Your task is to print all of the data word for word.

-----

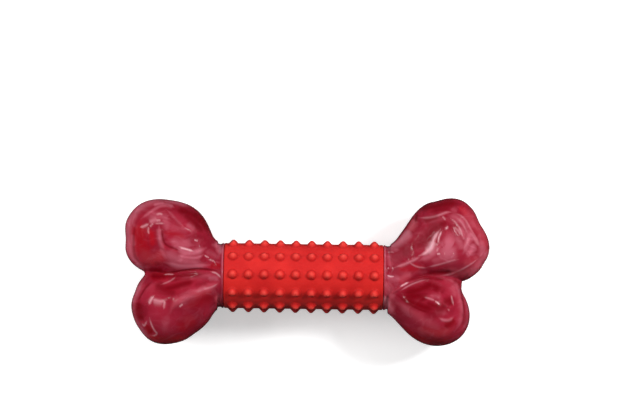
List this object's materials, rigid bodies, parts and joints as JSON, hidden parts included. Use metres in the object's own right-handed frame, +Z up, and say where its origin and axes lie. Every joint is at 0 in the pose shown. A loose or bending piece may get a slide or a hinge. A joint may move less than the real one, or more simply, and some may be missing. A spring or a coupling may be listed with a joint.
{
  "type": "dog chew toy",
  "caption": "Bone-shaped chew toy with two-lobed hard ends on a stiff core and a nubbed rubber grip sleeve between them.",
  "frame": {"origin": "under the middle of the toy's box, on the surface that its four lobes lie on", "axes": "+X along the toy's length towards its right end, +Y across the spread of the lobes, +Z up through their thickness"},
  "size_m": [0.25, 0.103, 0.053],
  "materials": {
    "marbled_nylon": "glossy maroon nylon with milky pink swirls",
    "core_nylon": "plain moulded maroon nylon",
    "red_rubber": "satin bright red rubber"
  },
  "bodies": {
    "root": {"left_knuckle": "marbled_nylon", "right_knuckle": "marbled_nylon", "core_shaft": "core_nylon", "nub_sleeve": "red_rubber"}
  },
  "joints": []
}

-----

* Exercise response:
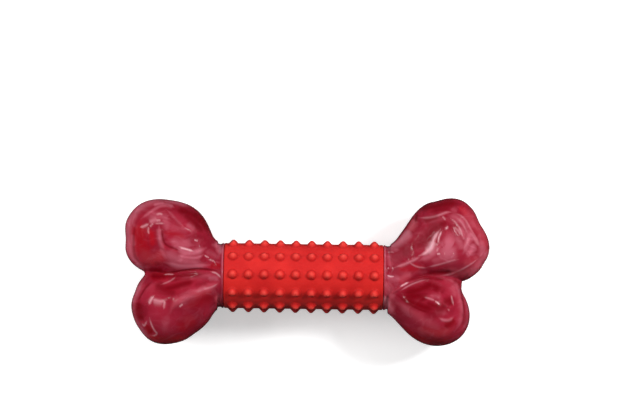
List this object's materials, rigid bodies, parts and joints as JSON, hidden parts included. Use metres in the object's own right-handed frame, +Z up, and say where its origin and axes lie. Every joint is at 0 in the pose shown. A loose or bending piece may get a slide or a hinge. A joint may move less than the real one, or more simply, and some may be missing. A spring or a coupling may be listed with a joint.
{
  "type": "dog chew toy",
  "caption": "Bone-shaped chew toy with two-lobed hard ends on a stiff core and a nubbed rubber grip sleeve between them.",
  "frame": {"origin": "under the middle of the toy's box, on the surface that its four lobes lie on", "axes": "+X along the toy's length towards its right end, +Y across the spread of the lobes, +Z up through their thickness"},
  "size_m": [0.25, 0.103, 0.053],
  "materials": {
    "marbled_nylon": "glossy maroon nylon with milky pink swirls",
    "core_nylon": "plain moulded maroon nylon",
    "red_rubber": "satin bright red rubber"
  },
  "bodies": {
    "root": {"left_knuckle": "marbled_nylon", "right_knuckle": "marbled_nylon", "core_shaft": "core_nylon", "nub_sleeve": "red_rubber"}
  },
  "joints": []
}